In [1]:
import os
import pandas as pd
import matplotlib.pyplot as plt
import seaborn as sns
from datetime import datetime
from ydata_profiling import ProfileReport
import warnings
from io import StringIO
from contextlib import redirect_stdout
import logging
from multiprocessing import Pool
import tqdm  # Import tqdm to disable progress bars

# Suppress warnings for cleaner output
warnings.filterwarnings("ignore", category=UserWarning)
warnings.filterwarnings("ignore", category=FutureWarning)

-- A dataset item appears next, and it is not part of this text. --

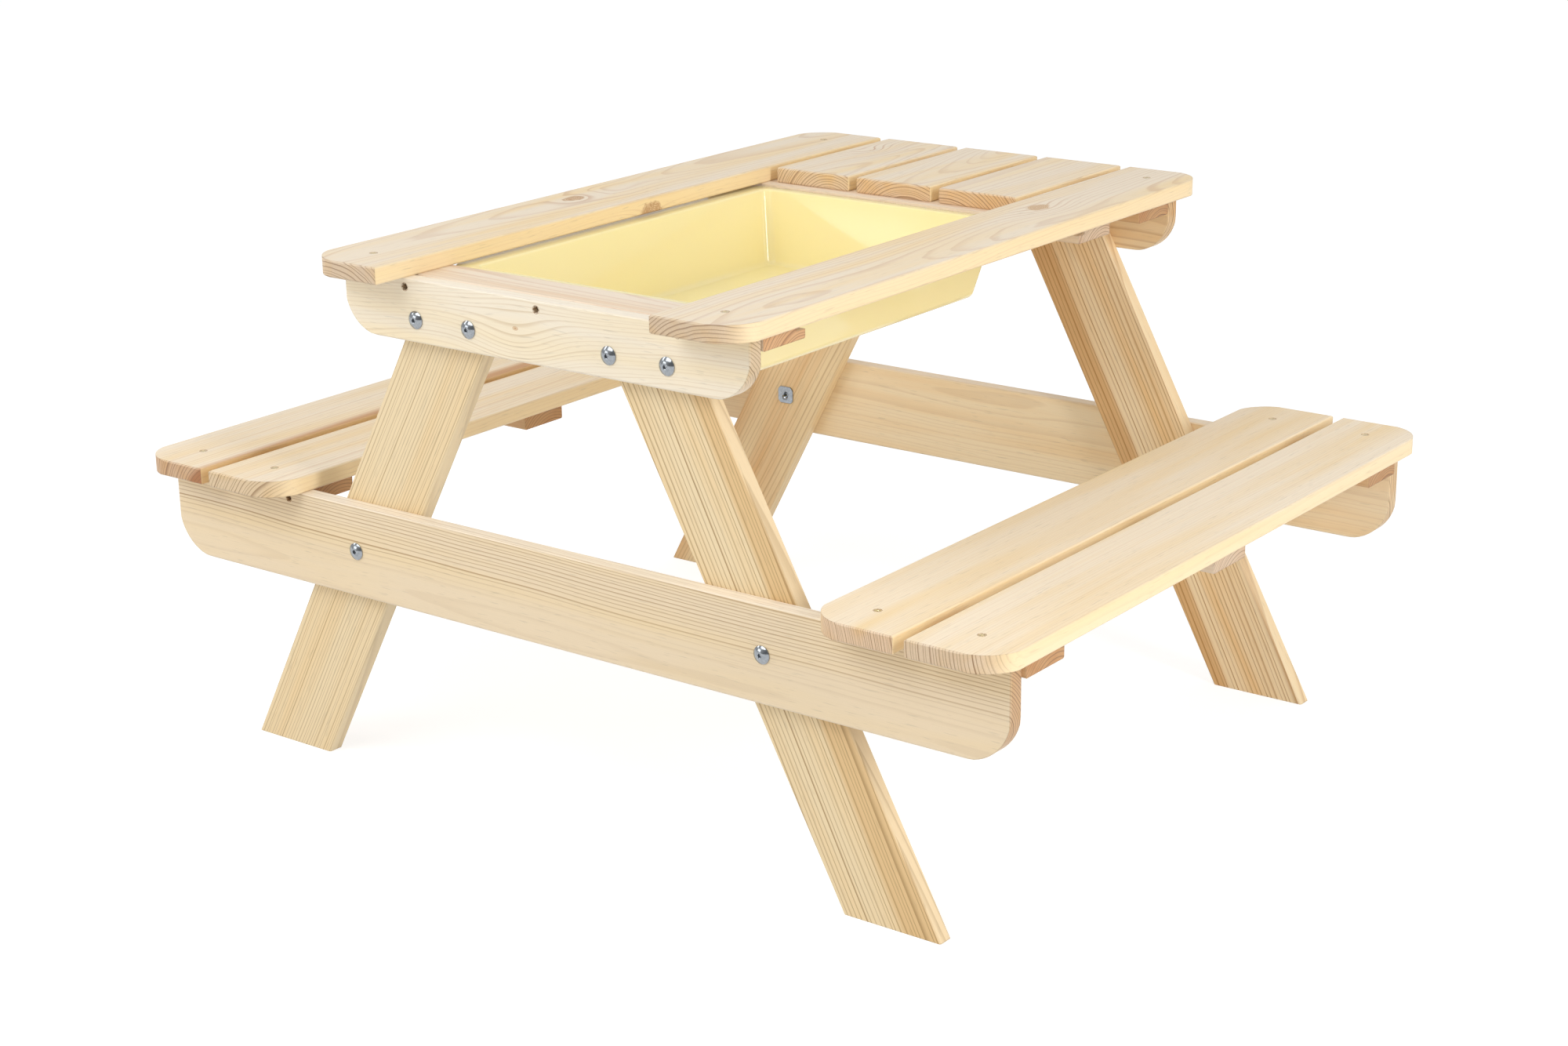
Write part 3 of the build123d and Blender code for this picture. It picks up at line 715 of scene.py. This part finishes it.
def box_corners(node):
    """A node's lowest and highest corners in millimetres."""
    low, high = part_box(node)
    return Vector(low) / MM, Vector(high) / MM


def board_directions(node):
    """The middle of a board and the turn that takes X, Y, Z to its long, wide and thin ways."""
    low, high = box_corners(node)
    size = high - low
    if node.endswith("_leg"):
        points = [vertex.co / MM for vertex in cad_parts[node].data.vertices]
        feet = [p.x for p in points if p.z < low.z + 1]
        heads = [p.x for p in points if p.z > high.z - 1]
        rise = Vector(((max(heads) + min(heads) - max(feet) - min(feet)) / 2, 0, size.z))
        long_way = rise.normalized()
        thin_way = Vector((0, 1, 0))
    else:
        order = sorted(range(3), key=lambda axis: size[axis])
        long_way = Vector([float(axis == order[2]) for axis in range(3)])
        thin_way = Vector([float(axis == order[0]) for axis in range(3)])
    wide_way = thin_way.cross(long_way)
    turn = Matrix((long_way, wide_way, thin_way)).transposed()
    return (low + high) / 2, turn


print("boards with values of their own:", len(BOARDS), "knots:", sum(map(len, KNOTS.values())))

# %% [markdown]
# The surface is planed, bare pine. It scatters nearly all light and has only a faint sheen,
# and a plane leaves the hard summer wood a hair proud of the soft spring wood. A plane also
# takes the sharpness off an edge, so the shading rounds the edges a little.

# %% Planed pine
EDGE_ROUNDING_MM = 1.5
LINE_HEIGHT_MM = 0.15
NEVER_PLAIN = (1000, 1001)  # millimetres, further out than any board reaches


def planed_pine(
    node, seed, tone, pith, lean, ring, wave, contrast,
    plain=NEVER_PLAIN, heart=0.0, heart_wood="#DDB27A", end=(0.76, 0.67, 0.58),
):
    """Planed pine for one board: its colour, sheen and relief."""
    middle, turn = board_directions(node)
    material, tree = new_material("planed_pine_" + node)
    turned = tuple(turn.to_euler())
    at = add_node(tree, "ShaderNodeTexCoord", output="Object")
    place = add_node(
        tree, "ShaderNodeMapping",
        {"Vector": at, "Location": middle * MM, "Rotation": turned, "Scale": (MM, MM, MM)},
        vector_type="TEXTURE",
    )
    facing = add_node(tree, "ShaderNodeTexCoord", output="Normal")
    facing = add_node(
        tree, "ShaderNodeMapping", {"Vector": facing, "Rotation": turned}, vector_type="TEXTURE"
    )
    push, mask, rings = 0.0, 0.0, 0.0
    for knot in KNOTS.get(node, []):
        bent = add_node(
            tree, "ShaderNodeGroup", {"Place": place, **knot}, output=None, node_tree=pine_knot
        ).outputs
        place = bent["Place"]
        push = add_node(tree, "ShaderNodeMath", [bent["Push"], push], operation="ADD")
        mask = add_node(tree, "ShaderNodeMath", [bent["Mask"], mask], operation="MAXIMUM")
        rings = add_node(tree, "ShaderNodeMath", [bent["Ring"], rings], operation="MAXIMUM")
    # The fourth tone is the painted light on the board's edges
    spring, summer, warm, edge = [linear(colour) for colour in TONES[tone]]
    values = {
        "Place": place, "Facing": facing, "Pith": (0, *pith), "Lean": (0, *lean),
        "Ring": ring, "Wave": wave, "Contrast": contrast, "Seed": float(seed),
        "Push": push, "Knot": mask, "Knot ring": rings,
        "Plain from": plain[0], "Plain to": plain[1],
        "Heart to": heart, "Heart wood": linear(heart_wood),
        "Spring wood": spring, "Summer wood": summer, "Warm wood": warm, "Edge painted light": edge,
        "End tint": end,
    }
    log = add_node(tree, "ShaderNodeGroup", values, output=None, node_tree=pine_log).outputs
    rounded = add_node(tree, "ShaderNodeBevel", {"Radius": EDGE_ROUNDING_MM * MM}, samples=4)
    relief = {"Distance": LINE_HEIGHT_MM * MM, "Height": log["Relief"], "Normal": rounded}
    normal = add_node(tree, "ShaderNodeBump", {"Strength": 0.25, **relief})
    surface = add_node(
        tree, "ShaderNodeBsdfPrincipled",
        {
            "Base Color": log["Colour"], "Roughness": 0.5, "Specular IOR Level": 0.5,
            "Normal": normal,
        },
    )
    add_node(tree, "ShaderNodeOutputMaterial", {"Surface": surface}, output=None)
    return material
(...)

# Disable tqdm progress bars globally
tqdm.tqdm().disable = True

# -----------------------------
# CONFIGURATION
# -----------------------------

# Dynamic data folder input with validation
def get_valid_directory():
    """Prompts for and validates a directory path."""
    while True:
        data_folder = input("Enter dataset folder path (e.g., C:\\Users\\Admin\\Documents\\Datasets) [default: current directory]: ").strip() or os.getcwd()
        if os.path.isfile(data_folder):
            logging.warning(f"Provided path is a file, not a directory: {data_folder}")
            print(f"⚠️ Error: '{data_folder}' is a file, not a directory. Using parent directory.")
            data_folder = os.path.dirname(data_folder)
        if os.path.isdir(data_folder):
            return data_folder
        else:
            logging.error(f"Invalid directory: {data_folder}")
            print(f"❌ Error: '{data_folder}' is not a valid directory. Please try again.")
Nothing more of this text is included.